Das Hauen und Stechen der vergangenen Tage, das
erbittert egoistische Ringen um Posten und Positionen, es ist nicht
vorbei bei den Freien Demokraten. Es gönnt sich nur eine Atempause.
Ohne die Personalie Homburger/Brüderle plus Anhang vorher abzuräumen,
das wussten am Ende alle Liberalen, wäre der neue Mann, der sich
widerwillig in die Schuhe des abgesägten Parteichefs Guido
Westerwelle schieben ließ, auf dem Rostocker Parteitag baden
gegangen.
Dass und wie der nette Herr Rösler die Personalwechsel
durchgesetzt hat, nötigt dennoch Respekt ab. Bei ihm von der weichen,
sympathisch-höflichen Art des Auftretens auf fehlende
Wetterfestigkeit in Schlüsselsituationen zu schließen, hat sich als
falsch erwiesen. Vorläufig. Am Rande bemerkt: Mit dem gestrigen Tag
ist die Ära Westerwelle in der FDP endgültig vorbei.

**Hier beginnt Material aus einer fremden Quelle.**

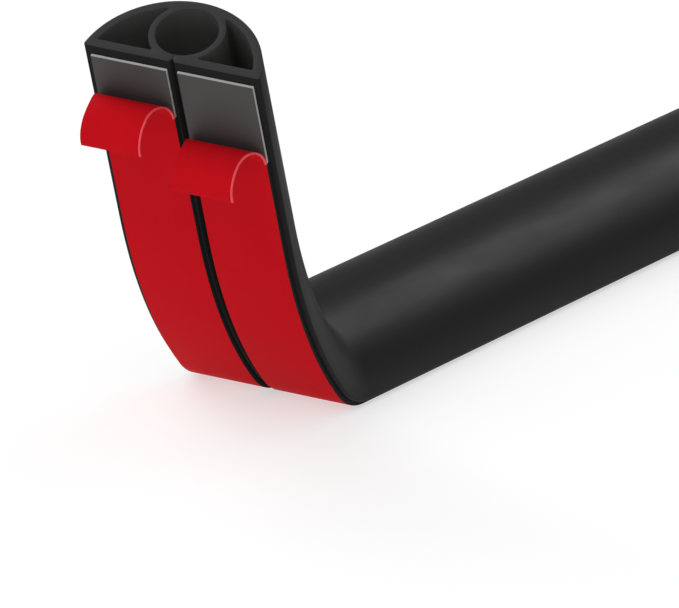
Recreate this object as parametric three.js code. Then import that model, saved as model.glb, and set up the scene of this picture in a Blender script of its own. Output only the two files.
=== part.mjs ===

Rösler geht mit dem Schachzug, der ihm in einem neuen Ministerium
neue Profilierungschancen für sich selbst und die FDP bietet, ein
nicht klein zu redendes Risiko ein. Rainer Brüderle hat als
klassischer Marktmittelständler ein entschieden anderes, schlichteres
Verständnis von Liberalismus als die jungen Milden, die der FDP jetzt
ihren irgendwie ganzheitlichen-sozialen Stempel aufdrücken wollen;
auch um sie für Bündnisse jenseits der Union zu öffnen. Will Brüderle
das auch? Es ist noch nicht ausgemacht, ob die Reibung, die hier
programmiert ist, produktive Energie freisetzt. Oder doch nur Stunk.
Schon der Versuch, den Wählern glaubhaft zu machen, dass der
Steuersenkungswahn überwunden ist, wird ein gewaltiger Kraftakt. Da
können sich die Liberalen keine Hü-und-Hott-Politik von Partei und
Fraktion leisten. Das Nullsummenspiel würden sie nicht überleben.
Dagegen ist das jetzt noch wahrscheinlicher gewordene Ende einer
fragwürdigen Politikerinnen-Karriere für die FDP letztlich ein
Gewinn. Auf die Europa-Abgeordnete Silvana Koch-Mehrin, der wegen
einer Plagiatsaffäre à la Guttenberg der Verlust ihres Doktorhütchens
droht, kann Philipp Rösler an der Parteispitze gut verzichten. Es gab
bei der FDP immer schon bessere Kandidatinnen. Ohne
Selbstdarstellungsneurose.
Fazit: Philipp Rösler hat Personal umgesetzt. Nicht mehr, nicht
weniger. Wie die FDP hinter den alten Gesichtern in neuen Funktionen
aussehen soll, bleibt weiter unscharf.